### Required work
Reproduce only the lines of the material below that start at the line containing "Continue the OpenSCAD" and stop at the line containing "LAST = len(PATH) - 1". Keep both end lines.

### Provided data
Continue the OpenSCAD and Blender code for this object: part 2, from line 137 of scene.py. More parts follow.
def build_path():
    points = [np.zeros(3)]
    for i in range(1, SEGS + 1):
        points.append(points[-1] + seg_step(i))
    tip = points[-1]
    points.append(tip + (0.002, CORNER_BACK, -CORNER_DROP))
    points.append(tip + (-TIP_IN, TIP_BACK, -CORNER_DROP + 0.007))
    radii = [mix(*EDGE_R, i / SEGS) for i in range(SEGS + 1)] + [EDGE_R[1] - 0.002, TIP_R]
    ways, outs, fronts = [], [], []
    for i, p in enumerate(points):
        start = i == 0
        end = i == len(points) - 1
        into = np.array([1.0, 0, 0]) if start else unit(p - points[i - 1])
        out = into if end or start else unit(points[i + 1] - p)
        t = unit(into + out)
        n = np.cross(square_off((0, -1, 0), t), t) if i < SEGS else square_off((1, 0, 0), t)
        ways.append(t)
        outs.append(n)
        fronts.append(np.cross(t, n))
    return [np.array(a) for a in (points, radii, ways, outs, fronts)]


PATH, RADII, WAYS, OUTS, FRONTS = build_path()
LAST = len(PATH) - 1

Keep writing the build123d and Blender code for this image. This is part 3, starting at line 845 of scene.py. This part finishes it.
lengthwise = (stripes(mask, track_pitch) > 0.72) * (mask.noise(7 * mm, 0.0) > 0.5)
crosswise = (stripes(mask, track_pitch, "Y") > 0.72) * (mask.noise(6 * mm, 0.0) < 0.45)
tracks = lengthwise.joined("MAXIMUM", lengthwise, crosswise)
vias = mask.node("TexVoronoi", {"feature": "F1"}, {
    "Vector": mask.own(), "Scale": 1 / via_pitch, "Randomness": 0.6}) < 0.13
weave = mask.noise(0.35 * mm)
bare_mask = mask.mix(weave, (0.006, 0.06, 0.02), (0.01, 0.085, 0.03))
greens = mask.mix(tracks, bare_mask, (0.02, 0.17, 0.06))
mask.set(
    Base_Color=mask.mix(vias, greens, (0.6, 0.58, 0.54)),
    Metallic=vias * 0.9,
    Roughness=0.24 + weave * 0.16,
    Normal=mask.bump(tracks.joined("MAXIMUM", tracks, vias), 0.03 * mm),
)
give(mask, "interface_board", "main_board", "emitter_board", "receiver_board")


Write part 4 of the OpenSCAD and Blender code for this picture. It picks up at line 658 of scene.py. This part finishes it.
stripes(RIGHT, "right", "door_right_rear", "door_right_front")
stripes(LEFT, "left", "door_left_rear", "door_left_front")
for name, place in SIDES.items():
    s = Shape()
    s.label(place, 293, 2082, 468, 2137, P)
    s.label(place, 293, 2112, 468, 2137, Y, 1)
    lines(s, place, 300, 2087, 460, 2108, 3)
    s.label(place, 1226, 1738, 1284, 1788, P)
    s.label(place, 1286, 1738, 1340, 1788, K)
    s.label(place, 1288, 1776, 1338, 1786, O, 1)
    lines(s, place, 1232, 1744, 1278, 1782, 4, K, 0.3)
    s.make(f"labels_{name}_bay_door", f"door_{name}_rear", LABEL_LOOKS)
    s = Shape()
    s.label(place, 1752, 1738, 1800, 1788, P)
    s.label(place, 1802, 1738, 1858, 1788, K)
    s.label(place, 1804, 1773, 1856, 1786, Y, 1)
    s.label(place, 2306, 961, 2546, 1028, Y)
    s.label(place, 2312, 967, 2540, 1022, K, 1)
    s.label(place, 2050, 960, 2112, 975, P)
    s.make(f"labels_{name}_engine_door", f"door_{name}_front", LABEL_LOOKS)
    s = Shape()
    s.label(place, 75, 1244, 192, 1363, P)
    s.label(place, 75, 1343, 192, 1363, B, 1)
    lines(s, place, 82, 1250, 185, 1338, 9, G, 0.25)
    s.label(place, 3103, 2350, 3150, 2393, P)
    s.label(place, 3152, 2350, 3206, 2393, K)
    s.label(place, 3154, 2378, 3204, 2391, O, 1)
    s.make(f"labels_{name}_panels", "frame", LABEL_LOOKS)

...

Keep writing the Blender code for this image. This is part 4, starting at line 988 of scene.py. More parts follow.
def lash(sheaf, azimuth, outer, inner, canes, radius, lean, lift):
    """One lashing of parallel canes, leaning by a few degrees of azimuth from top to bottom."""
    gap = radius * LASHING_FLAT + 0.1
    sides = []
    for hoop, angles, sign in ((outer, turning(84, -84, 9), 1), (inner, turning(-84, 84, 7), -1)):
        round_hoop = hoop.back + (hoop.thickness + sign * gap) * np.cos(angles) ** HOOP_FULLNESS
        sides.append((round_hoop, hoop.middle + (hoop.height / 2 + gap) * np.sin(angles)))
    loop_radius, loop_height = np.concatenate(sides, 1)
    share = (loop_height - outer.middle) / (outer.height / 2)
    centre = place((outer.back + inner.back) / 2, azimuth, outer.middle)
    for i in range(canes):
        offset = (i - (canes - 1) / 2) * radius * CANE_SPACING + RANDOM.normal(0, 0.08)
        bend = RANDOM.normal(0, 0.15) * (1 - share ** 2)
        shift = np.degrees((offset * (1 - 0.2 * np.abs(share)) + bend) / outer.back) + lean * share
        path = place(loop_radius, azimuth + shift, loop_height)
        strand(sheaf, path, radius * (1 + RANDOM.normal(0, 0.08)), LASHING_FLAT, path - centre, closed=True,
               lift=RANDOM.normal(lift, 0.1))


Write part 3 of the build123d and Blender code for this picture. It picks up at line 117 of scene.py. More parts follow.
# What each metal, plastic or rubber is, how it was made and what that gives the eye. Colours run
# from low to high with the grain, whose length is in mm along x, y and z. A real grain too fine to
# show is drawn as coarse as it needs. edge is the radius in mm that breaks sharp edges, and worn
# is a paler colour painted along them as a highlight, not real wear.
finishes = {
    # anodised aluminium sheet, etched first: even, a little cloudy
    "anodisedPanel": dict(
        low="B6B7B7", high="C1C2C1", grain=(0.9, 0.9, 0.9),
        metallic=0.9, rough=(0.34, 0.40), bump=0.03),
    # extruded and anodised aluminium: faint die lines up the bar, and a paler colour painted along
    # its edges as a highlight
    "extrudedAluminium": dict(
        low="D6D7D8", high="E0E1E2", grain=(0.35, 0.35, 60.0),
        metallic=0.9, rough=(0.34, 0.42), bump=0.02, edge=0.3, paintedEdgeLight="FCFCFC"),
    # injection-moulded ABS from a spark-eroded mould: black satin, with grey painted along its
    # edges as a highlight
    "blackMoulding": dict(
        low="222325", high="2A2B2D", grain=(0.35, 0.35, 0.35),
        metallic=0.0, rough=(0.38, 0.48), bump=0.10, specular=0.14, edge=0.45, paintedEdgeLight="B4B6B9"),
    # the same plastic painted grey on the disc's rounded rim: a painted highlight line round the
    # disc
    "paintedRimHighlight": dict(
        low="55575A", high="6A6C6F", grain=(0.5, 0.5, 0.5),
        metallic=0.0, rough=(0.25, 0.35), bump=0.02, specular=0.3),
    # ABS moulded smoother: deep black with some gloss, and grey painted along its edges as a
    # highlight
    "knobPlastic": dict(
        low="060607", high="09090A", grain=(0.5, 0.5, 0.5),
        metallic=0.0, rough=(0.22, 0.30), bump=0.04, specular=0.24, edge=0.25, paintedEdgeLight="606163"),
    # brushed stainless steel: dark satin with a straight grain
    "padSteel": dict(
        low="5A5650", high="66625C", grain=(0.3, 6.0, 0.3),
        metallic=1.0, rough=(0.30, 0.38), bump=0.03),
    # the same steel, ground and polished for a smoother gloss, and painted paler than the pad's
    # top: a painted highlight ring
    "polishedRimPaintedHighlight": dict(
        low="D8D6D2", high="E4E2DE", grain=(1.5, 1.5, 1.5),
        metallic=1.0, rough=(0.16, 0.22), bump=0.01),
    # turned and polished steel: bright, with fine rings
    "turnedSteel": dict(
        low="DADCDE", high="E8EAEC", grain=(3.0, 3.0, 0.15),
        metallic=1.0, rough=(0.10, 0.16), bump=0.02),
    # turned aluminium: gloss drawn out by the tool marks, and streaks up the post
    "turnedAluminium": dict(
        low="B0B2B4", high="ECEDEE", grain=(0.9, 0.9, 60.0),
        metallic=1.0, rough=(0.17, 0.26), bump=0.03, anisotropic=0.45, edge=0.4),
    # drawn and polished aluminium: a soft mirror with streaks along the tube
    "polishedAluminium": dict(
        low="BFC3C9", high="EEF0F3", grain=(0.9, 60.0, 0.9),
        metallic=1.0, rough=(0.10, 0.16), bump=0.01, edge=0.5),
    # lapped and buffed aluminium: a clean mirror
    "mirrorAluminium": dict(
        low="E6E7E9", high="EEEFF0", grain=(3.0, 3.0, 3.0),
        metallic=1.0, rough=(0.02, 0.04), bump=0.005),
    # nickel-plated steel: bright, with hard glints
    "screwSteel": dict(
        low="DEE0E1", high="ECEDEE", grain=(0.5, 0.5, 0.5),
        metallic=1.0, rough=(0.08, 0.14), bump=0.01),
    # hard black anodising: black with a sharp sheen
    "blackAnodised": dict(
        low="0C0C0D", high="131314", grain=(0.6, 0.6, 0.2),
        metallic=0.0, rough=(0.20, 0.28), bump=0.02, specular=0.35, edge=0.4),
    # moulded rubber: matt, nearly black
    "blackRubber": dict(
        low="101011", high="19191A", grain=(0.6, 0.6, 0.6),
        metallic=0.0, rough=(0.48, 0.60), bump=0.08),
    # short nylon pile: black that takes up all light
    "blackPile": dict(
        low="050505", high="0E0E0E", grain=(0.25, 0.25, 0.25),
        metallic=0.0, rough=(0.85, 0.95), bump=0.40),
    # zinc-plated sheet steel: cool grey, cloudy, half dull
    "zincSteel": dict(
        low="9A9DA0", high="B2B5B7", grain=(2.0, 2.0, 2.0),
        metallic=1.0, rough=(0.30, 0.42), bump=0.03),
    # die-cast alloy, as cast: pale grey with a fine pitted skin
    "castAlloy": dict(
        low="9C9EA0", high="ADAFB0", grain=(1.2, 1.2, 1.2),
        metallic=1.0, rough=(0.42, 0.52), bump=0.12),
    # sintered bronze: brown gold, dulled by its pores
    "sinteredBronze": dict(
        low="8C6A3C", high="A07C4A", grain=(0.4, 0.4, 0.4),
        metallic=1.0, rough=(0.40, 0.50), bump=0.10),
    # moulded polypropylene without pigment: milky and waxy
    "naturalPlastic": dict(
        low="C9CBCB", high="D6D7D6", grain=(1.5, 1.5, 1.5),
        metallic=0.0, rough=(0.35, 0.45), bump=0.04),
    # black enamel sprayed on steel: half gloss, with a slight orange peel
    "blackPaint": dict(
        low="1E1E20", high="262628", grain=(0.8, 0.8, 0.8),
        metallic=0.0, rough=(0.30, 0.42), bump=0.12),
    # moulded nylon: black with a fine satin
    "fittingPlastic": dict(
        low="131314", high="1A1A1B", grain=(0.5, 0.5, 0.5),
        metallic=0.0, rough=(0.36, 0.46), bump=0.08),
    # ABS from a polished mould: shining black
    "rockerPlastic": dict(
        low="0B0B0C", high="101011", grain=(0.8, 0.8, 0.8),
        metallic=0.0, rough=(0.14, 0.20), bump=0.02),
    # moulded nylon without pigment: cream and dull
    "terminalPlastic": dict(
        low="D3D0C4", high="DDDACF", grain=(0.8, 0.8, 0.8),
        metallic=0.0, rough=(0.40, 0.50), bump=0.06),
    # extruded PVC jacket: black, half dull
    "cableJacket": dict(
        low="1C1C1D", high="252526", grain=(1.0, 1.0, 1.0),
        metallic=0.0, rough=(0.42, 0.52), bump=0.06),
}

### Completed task
Continue the OpenSCAD and Blender code for this object: part 2, from line 137 of scene.py. More parts follow.
def build_path():
    points = [np.zeros(3)]
    for i in range(1, SEGS + 1):
        points.append(points[-1] + seg_step(i))
    tip = points[-1]
    points.append(tip + (0.002, CORNER_BACK, -CORNER_DROP))
    points.append(tip + (-TIP_IN, TIP_BACK, -CORNER_DROP + 0.007))
    radii = [mix(*EDGE_R, i / SEGS) for i in range(SEGS + 1)] + [EDGE_R[1] - 0.002, TIP_R]
    ways, outs, fronts = [], [], []
    for i, p in enumerate(points):
        start = i == 0
        end = i == len(points) - 1
        into = np.array([1.0, 0, 0]) if start else unit(p - points[i - 1])
        out = into if end or start else unit(points[i + 1] - p)
        t = unit(into + out)
        n = np.cross(square_off((0, -1, 0), t), t) if i < SEGS else square_off((1, 0, 0), t)
        ways.append(t)
        outs.append(n)
        fronts.append(np.cross(t, n))
    return [np.array(a) for a in (points, radii, ways, outs, fronts)]


PATH, RADII, WAYS, OUTS, FRONTS = build_path()
LAST = len(PATH) - 1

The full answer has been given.